INSTRUCTION: Beginning at the first line of the data, print each line exactly, stopping after the line that contains "glass_gap = 0.15; // [0.05:0.05:0.3]".
----------------
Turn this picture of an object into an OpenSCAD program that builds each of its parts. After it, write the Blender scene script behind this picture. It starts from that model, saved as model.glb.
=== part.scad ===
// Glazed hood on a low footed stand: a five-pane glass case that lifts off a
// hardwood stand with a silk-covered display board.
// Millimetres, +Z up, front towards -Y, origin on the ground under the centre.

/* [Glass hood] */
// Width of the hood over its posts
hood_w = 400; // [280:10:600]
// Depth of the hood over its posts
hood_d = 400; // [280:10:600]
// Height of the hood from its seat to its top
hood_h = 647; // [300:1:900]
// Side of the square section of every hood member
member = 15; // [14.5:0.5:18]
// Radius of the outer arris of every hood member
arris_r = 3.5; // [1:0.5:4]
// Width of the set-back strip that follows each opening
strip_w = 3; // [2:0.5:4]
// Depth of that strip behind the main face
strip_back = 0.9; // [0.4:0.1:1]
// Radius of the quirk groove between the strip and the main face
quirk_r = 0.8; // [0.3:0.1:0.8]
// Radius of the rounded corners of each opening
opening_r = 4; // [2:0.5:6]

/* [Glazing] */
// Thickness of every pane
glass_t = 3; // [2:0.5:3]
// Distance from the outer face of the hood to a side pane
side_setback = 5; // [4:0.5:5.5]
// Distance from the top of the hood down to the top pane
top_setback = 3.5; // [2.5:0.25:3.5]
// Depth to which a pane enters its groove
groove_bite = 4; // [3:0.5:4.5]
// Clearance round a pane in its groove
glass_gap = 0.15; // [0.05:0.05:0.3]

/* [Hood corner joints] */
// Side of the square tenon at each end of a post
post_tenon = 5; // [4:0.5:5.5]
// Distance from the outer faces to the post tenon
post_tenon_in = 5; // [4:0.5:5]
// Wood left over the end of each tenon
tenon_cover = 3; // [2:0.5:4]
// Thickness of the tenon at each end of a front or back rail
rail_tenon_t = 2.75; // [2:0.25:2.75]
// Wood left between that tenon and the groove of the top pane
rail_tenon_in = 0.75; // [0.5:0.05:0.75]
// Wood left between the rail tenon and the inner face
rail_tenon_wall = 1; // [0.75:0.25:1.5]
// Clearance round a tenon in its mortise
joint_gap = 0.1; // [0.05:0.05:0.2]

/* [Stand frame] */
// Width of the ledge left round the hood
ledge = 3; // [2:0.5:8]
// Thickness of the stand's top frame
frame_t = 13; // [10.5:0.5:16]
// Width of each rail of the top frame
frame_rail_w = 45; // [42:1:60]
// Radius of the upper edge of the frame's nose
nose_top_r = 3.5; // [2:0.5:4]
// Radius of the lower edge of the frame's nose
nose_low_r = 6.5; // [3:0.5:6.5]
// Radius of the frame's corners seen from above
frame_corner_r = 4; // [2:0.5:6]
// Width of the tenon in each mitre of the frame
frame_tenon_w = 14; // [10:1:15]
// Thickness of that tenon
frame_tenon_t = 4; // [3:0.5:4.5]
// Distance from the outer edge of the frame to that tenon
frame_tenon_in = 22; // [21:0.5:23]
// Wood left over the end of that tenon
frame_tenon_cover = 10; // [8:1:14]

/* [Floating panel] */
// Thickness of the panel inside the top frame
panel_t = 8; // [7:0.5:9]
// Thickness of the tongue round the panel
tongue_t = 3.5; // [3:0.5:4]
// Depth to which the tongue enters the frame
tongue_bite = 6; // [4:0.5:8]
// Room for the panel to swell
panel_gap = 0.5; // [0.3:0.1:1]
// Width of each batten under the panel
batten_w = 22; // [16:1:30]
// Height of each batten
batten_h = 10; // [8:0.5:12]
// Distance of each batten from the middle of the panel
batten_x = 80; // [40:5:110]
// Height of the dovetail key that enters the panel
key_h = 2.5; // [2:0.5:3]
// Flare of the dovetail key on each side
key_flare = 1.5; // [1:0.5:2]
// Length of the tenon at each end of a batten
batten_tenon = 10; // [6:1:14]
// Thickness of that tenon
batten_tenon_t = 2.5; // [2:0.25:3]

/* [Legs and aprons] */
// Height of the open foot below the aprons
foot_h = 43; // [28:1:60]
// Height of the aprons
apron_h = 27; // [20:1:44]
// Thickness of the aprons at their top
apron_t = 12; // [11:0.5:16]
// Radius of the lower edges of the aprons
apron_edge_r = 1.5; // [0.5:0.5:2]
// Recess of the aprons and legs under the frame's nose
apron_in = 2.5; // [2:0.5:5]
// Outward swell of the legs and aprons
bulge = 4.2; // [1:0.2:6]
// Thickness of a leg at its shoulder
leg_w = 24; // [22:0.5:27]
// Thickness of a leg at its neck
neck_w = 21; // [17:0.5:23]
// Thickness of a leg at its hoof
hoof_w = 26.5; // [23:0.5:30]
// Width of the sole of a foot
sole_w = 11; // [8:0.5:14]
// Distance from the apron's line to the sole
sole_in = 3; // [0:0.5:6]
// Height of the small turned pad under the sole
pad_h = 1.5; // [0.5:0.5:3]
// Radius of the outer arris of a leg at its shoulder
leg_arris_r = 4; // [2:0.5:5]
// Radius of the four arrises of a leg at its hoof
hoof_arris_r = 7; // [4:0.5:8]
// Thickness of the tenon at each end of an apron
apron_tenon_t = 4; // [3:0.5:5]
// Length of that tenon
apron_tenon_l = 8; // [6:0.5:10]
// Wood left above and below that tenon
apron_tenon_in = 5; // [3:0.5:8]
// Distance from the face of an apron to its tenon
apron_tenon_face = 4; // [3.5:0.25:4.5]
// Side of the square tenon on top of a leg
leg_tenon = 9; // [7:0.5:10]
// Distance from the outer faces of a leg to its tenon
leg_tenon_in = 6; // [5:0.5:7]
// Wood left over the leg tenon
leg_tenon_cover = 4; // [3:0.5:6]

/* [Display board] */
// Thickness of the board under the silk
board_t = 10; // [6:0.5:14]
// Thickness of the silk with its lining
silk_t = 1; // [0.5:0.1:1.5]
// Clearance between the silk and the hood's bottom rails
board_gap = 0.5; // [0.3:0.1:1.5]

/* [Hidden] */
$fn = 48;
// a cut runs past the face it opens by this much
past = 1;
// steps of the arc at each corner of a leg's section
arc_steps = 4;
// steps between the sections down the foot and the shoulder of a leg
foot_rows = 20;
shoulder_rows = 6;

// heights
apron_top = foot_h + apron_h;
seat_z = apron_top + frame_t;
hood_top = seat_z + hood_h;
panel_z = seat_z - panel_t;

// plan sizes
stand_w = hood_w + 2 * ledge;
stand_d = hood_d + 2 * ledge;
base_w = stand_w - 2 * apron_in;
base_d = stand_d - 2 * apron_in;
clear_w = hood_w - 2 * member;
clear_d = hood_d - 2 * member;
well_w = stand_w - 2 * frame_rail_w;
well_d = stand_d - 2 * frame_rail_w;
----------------
EXERCISE SOLUTION:
Turn this picture of an object into an OpenSCAD program that builds each of its parts. After it, write the Blender scene script behind this picture. It starts from that model, saved as model.glb.
=== part.scad ===
// Glazed hood on a low footed stand: a five-pane glass case that lifts off a
// hardwood stand with a silk-covered display board.
// Millimetres, +Z up, front towards -Y, origin on the ground under the centre.

/* [Glass hood] */
// Width of the hood over its posts
hood_w = 400; // [280:10:600]
// Depth of the hood over its posts
hood_d = 400; // [280:10:600]
// Height of the hood from its seat to its top
hood_h = 647; // [300:1:900]
// Side of the square section of every hood member
member = 15; // [14.5:0.5:18]
// Radius of the outer arris of every hood member
arris_r = 3.5; // [1:0.5:4]
// Width of the set-back strip that follows each opening
strip_w = 3; // [2:0.5:4]
// Depth of that strip behind the main face
strip_back = 0.9; // [0.4:0.1:1]
// Radius of the quirk groove between the strip and the main face
quirk_r = 0.8; // [0.3:0.1:0.8]
// Radius of the rounded corners of each opening
opening_r = 4; // [2:0.5:6]

/* [Glazing] */
// Thickness of every pane
glass_t = 3; // [2:0.5:3]
// Distance from the outer face of the hood to a side pane
side_setback = 5; // [4:0.5:5.5]
// Distance from the top of the hood down to the top pane
top_setback = 3.5; // [2.5:0.25:3.5]
// Depth to which a pane enters its groove
groove_bite = 4; // [3:0.5:4.5]
// Clearance round a pane in its groove
glass_gap = 0.15; // [0.05:0.05:0.3]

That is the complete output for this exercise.